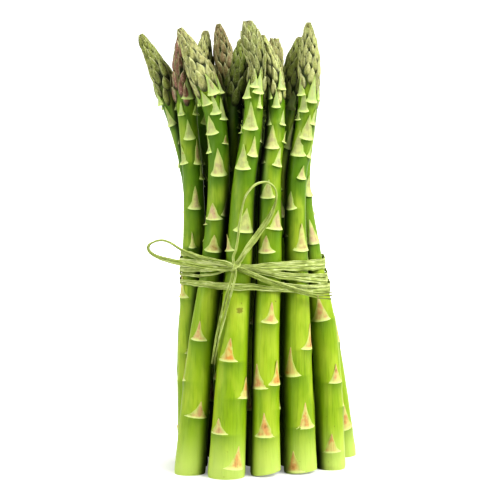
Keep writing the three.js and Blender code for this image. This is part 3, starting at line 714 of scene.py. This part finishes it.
def round_the_bundle(values, bearing):
    """Values given at the wraps' bearings, at other bearings, with the steps between them eased."""
    values = np.interp(bearing, WRAP_BEARINGS, values, period=360)
    ring = values[:-1]
    for _ in range(WRAP_EASING):
        ring = (np.roll(ring, 1) + 2 * ring + np.roll(ring, -1)) / 4
    return np.append(ring, ring[0])


def build_wrap(blank, wrap, seed):
    mean = np.mean(wrap["heights"])
    x, y, out = line_round_bundle(mean, wrap["off"], WRAP_STEPS)
    bearing = np.degrees(np.arctan2(y, x)) % 360
    z = round_the_bundle(wrap["heights"], bearing)
    width = round_the_bundle(wrap["widths"], bearing)
    rise = bundle_reach(z, out) - bundle_reach(0 * z + mean, out)
    line = np.stack([x, y, z], axis=1) + out * rise[:, None]
    side = unit(np.cross(out, unit(np.gradient(line, axis=0))))
    return strip_along(blank, "wrap", line, side, out, width, WRAP_THICKNESS, WRAP_PLEAT, 10 + seed)


def build_knot_turn(blank, route, width, seed):
    line, _ = smooth_route(np.array(route) + KNOT, KNOT_STEPS)
    ahead = unit(np.gradient(line, axis=0))
    out = unit(line - (np.array(KNOT) + KNOT_HEART))
    out = unit(out - ahead * dot(out, ahead)[:, None])
    side = np.cross(out, ahead)
    width = np.full(KNOT_STEPS, width)
    return strip_along(blank, "knot", line, side, out, width, KNOT_THICKNESS, WRAP_PLEAT, 20 + seed)


def build_knot_core():
    deselect()
    bpy.ops.mesh.primitive_uv_sphere_add(segments=24, ring_count=14, radius=1, location=(0, 0, 0))
    core = bpy.context.object
    local = points_of(core)
    turn = np.arctan2(local[:, 0], local[:, 2])
    creased = 1 + 0.07 * np.cos(7 * turn + 2 * local[:, 1])
    place_points(core, local * KNOT_CORE * creased[:, None] + KNOT)
    set_attributes(core, strip_across=turn, strip_along=3 * local[:, 1], strip_fold=0.5, strip_draw=0.4)
    return core


def build_band(material):
    blank = strip_blank(STRIP_ROWS, WRAP_STEPS)
    short = strip_blank(STRIP_ROWS, KNOT_STEPS)
    parts = [build_knot_core()]
    parts += [build_wrap(blank, wrap, seed) for seed, wrap in enumerate(WRAPS)]
    parts += [build_knot_turn(short, *turn, seed) for seed, turn in enumerate(KNOT_TURNS)]
    remove(blank, short)
    piece = join(parts, "raffia_wraps_and_knot")
    finish_piece(piece, material, "raffia_band", RAFFIA_CREASE)


# ---- Scale leaves ----


def leaves_of(spear, seed):
    """The leaves: (height, direction, length, share up the stem or head, in the head, width)."""
    neck = neck_of(spear)
    placed = [(*leaf, 1) for leaf in spear.get("leaves", ())] + list(spear.get("bracts", ()))
    grown = [(z, facing, length, z / neck, False, width) for z, facing, length, width in placed]
    base = FIRST_LEAF + 3 * draw(seed, 0)
    number = 0
    while base < spear["tip"][2] - HEAD_LEAF_END:
        facing = spear["turn"] + GOLDEN_ANGLE * number + JITTER * draw(seed, number + 1)
        up = (base - neck) / HEAD_LENGTH
        if up >= HEAD_LEAF_START:
            length = along(HEAD_LEAF_LENGTH, up) * (1 + 0.2 * draw(seed + 7, number))
            grown.append((base, facing, length, up, True, 1))
            base += along(HEAD_LEAF_STEP, up)
        else:
            turned_away = math.sin(math.radians(facing)) > 0.2
            crowded = any(
                abs(z - base) < LEAF_CLEARANCE and math.cos(math.radians(turn - facing)) > 0.3
                for z, turn, *_ in placed
            )
            if (turned_away or "leaves" not in spear) and not crowded:
                width = 1 if up < 0 else UPPER_LEAF_WIDTH
                grown.append((base, facing, STEM_LEAF_LENGTH * (0.5 + width / 2), base / neck, False, width))
            base += min(mix(STEM_LEAF_STEP, base / neck), max(neck - base, 1.5))
        number += 1
    return grown


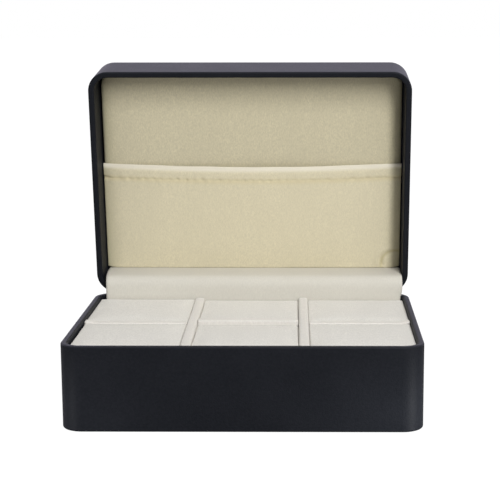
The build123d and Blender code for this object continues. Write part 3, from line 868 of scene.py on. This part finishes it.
def makeLamp(name, kind):
    place, aim = light[name], light[name + "Aim"]
    data = bpy.data.lights.new(name, kind)
    data.energy = light[name + "Power"]
    if kind == "AREA":
        data.shape = "RECTANGLE"
        data.size, data.size_y = light[name + "Size"]
    else:
        data.spot_size, data.spot_blend = math.radians(light[name + "Cone"]), 1.0
        data.shadow_soft_size = light["spotSize"]
    lamp = bpy.data.objects.new(name, data)
    lamp.location = place
    lamp.rotation_mode = "QUATERNION"
    lamp.rotation_quaternion = (Vector(aim) - Vector(place)).to_track_quat("-Z", "Y")
    scene.collection.objects.link(lamp)


def makeWorld():  # white to the camera only
    world = Web("studio", "worlds")
    scene.world = world.holder
    seen = world.node("LightPath", out="Is Camera Ray") + world.node("LightPath", out="Is Transmission Ray")
    glow = world.blend(world.node("LightPath", out="Is Glossy Ray"), light["ambient"], light["mirrored"])
    sky = world.node("Background", None, {"Color": world.blend(seen, glow, (1, 1, 1)), "Strength": 1.0})
    world.node("OutputWorld", None, {"Surface": sky})


def makeFloor():  # nearly white to the camera, so that only a faint shadow shows
    web = Web("floor")
    matte = web.node("BsdfPrincipled", None, {
        "Base Color": ground["grey"], "Roughness": ground["rough"], "Specular IOR Level": ground["specular"],
    })
    white = web.node("Emission", None, {"Color": (1, 1, 1), "Strength": ground["white"]})
    seen = web.node("LightPath", out="Is Camera Ray") * ground["share"]
    mixed = web.node("MixShader", None, {0: seen, 1: matte, 2: white})
    web.node("OutputMaterial", None, {"Surface": mixed})
    mesh = bpy.data.meshes.new("floor")
    far = ground["half"]
    mesh.from_pydata([(-far, -far, 0), (far, -far, 0), (far, far, 0), (-far, far, 0)], [], [(0, 1, 2, 3)])
    mesh.materials.append(web.holder)
    floor = bpy.data.objects.new("floor", mesh)
    scene.collection.objects.link(floor)


for name, kind in (("key", "AREA"), ("top", "AREA"), ("corner", "SPOT"), ("left", "SPOT")):
    makeLamp(name, kind)
makeWorld()
makeFloor()
print("stage set")

scene.view_settings.view_transform = "Standard"
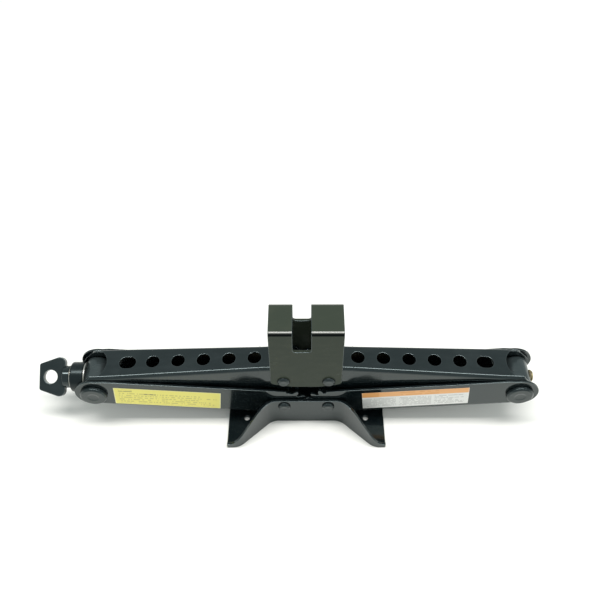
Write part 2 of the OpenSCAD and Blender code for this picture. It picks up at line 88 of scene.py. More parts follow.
class Wire:
    """A number or vector on a shader socket. Arithmetic on it adds Math nodes."""

    def __init__(self, tree: "ShaderTree", socket: Socket) -> None:
        """Keeps the socket and the tree that it belongs to."""
        self.tree = tree
        self.socket = socket

    def _math(self, operation: str, *values: "Wire | Number") -> "Wire":
        """Adds one Math node.

        Args:
            operation: The node's operation.
            values: Its inputs, in order.

        Returns:
            The node's result.
        """
        return self.tree.node("ShaderNodeMath", {"operation": operation}, dict(enumerate(values)))

    def __add__(self, other: "Wire | Number") -> "Wire":
        """self + other."""
        return self._math("ADD", self, other)

    def __radd__(self, other: Number) -> "Wire":
        """other + self."""
        return self._math("ADD", other, self)

    def __sub__(self, other: "Wire | Number") -> "Wire":
        """self - other."""
        return self._math("SUBTRACT", self, other)

    def __rsub__(self, other: Number) -> "Wire":
        """other - self."""
        return self._math("SUBTRACT", other, self)

    def __mul__(self, other: "Wire | Number") -> "Wire":
        """self * other."""
        return self._math("MULTIPLY", self, other)

    def __truediv__(self, other: "Wire | Number") -> "Wire":
        """self / other."""
        return self._math("DIVIDE", self, other)

    def __gt__(self, other: "Wire | Number") -> "Wire":
        """1 where self is above other, else 0."""
        return self._math("GREATER_THAN", self, other)

    def __lt__(self, other: "Wire | Number") -> "Wire":
        """1 where self is below other, else 0."""
        return self._math("LESS_THAN", self, other)

    def absolute(self) -> "Wire":
        """The value without its sign."""
        return self._math("ABSOLUTE", self)

    def root(self) -> "Wire":
        """The square root."""
        return self._math("SQRT", self)

    def floor(self) -> "Wire":
        """The whole number below."""
        return self._math("FLOOR", self)

    def part(self) -> "Wire":
        """What is left after the whole number."""
        return self._math("FRACT", self)

    def above(self, edge: Number, soft: Number) -> "Wire":
        """A soft step from 0 to 1.

        Args:
            edge: Where the step is half way.
            soft: Half the width of the step.

        Returns:
            The step's value.
        """
        settings = {"interpolation_type": "SMOOTHSTEP", "clamp": True}
        sockets = {"Value": self, "From Min": edge - soft, "From Max": edge + soft,
                   "To Min": 0.0, "To Max": 1.0}
        return self.tree.node("ShaderNodeMapRange", settings, sockets)


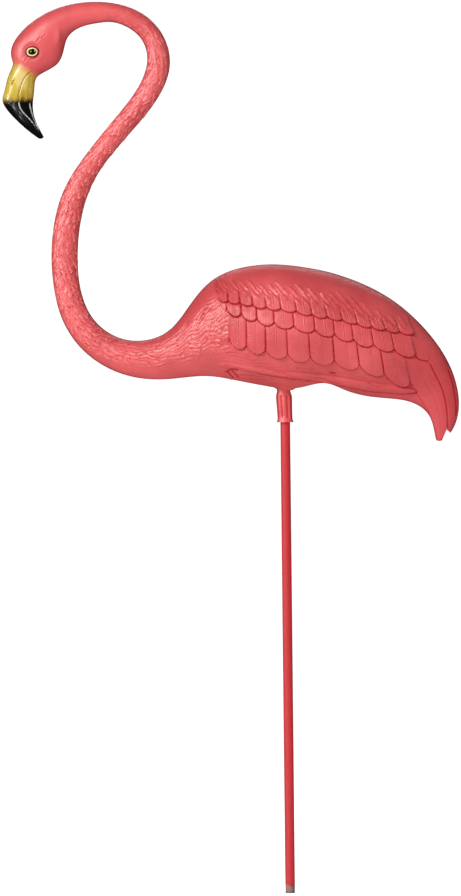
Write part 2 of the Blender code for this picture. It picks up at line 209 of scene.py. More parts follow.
# The long quill feathers of the tail: the lowest one's front edge and reach, and the lines between them
QUILL_FRONT = ((88, 33), (97, 16), (107, -3), (118, -20))
QUILL_TOP = 34
QUILL_REACH = 14
QUILL_LINES = (
    ((106.6, 27), (108.5, 23.5), (112, 21.8), (118, 21)),
    ((118, 21), (124, 9), (129, -2), (132, -14), (133.3, -35)),
    ((133.5, 15), (137, 5), (139.3, -7), (140.3, -16), (140, -25)),
)
FINE_QUILL_LINES = (
    ((102, -3), (113, -10), (118, -22), (121, -36)),
    ((110, 12), (120, -4), (126, -20), (128, -34)),
)
QUILL_LIFT = 0.7
QUILL_SHADE = 0.6
QUILL_STEP = 0.5
QUILL_GROOVE = 0.35
FINE_QUILL_GROOVE = 0.3
NOTCH_WIDTH = 0.04
TAIL_NOTCH = ((134.9, -37.6), (132.2, -35.2), (128.4, -44.2), (138.0, -49.0))

# The folded leg: its line, then half width and share of its full height at shares of its length
LEG_LINE = (
    *((-52, 19.3), (-33, 16.7), (-12, 12.6), (13, 9.9)),
    *((37.4, 6.7), (70, 0.4), (99, -2.6), (106.5, -3.6)),
)
LEG_SHAPE = (
    *((0.0, 1.4, 0.2), (0.12, 1.6, 0.4), (0.25, 2.0, 0.65), (0.42, 2.6, 0.9)),
    *((0.75, 3.4, 1.0), (0.94, 3.3, 0.95), (1.0, 1.0, 0.6)),
)
TOES = (((-47.6, 12.9), (-44.2, 9.0)), ((-44.6, 13.9), (-40.0, 9.2)), ((-40.6, 14.6), (-35.6, 9.9)))
TOE_CUTS = (((-46.2, 13.6), (-42.6, 9.2)), ((-43.2, 14.9), (-38.0, 9.6)))
TOE_SHADE = ((-48.4, 13.6), (-44.6, 15.6), (-38.6, 15.4))
BELLY_PIT = ((36.5, 12.2), (41.0, 11.6))
# Toe, cut and rib sizes in millimetres; painted shade fills the toes' arch, the cuts and the leg's rims
# below and above, and painted highlights the crests
TOE_SHADE_DEPTH = 0.9
TOE_HEIGHT = 1.0
TOE_HALF_WIDTH = 1.5
TOE_CREST = 1.4
CUT_WIDTH = 0.8
CUT_DEPTH = 1.3
LEG_CREST = 0.35
LEG_RIM_SHADES = (1.6, 0.7)
LEG_RIB = 0.25
LEG_RIB_SPACING = 2.1
LEG_RIB_PLACES = ((-6, 16), (80, 14))

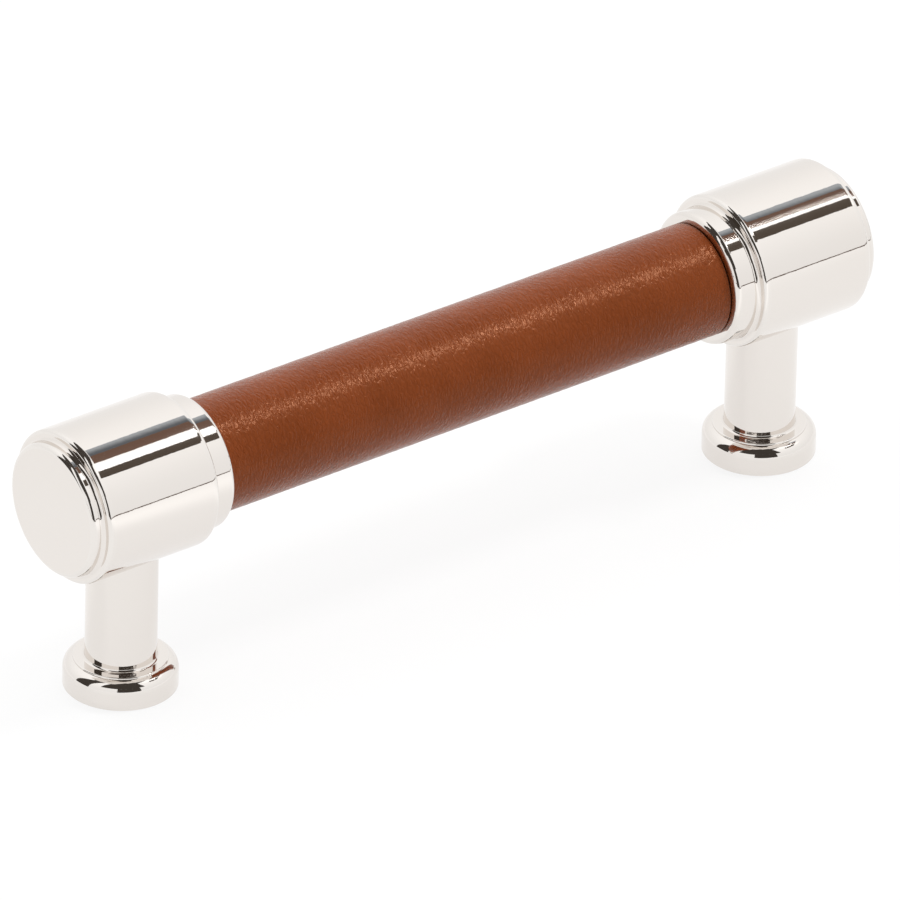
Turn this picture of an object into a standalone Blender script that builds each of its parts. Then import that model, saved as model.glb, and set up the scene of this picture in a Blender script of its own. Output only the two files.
********
▶ **INSTRUCTIONS TO FOLLOW**
From the entries, copy out each line containing the word "that".

▶ **SOLUTION FOR THIS TASK**
def makeFloor():  # nearly white to the camera, so that only a faint shadow shows
        """Keeps the socket and the tree that it belongs to."""
Turn this picture of an object into a standalone Blender script that builds each of its parts. Then import that model, saved as model.glb, and set up the scene of this picture in a Blender script of its own. Output only the two files.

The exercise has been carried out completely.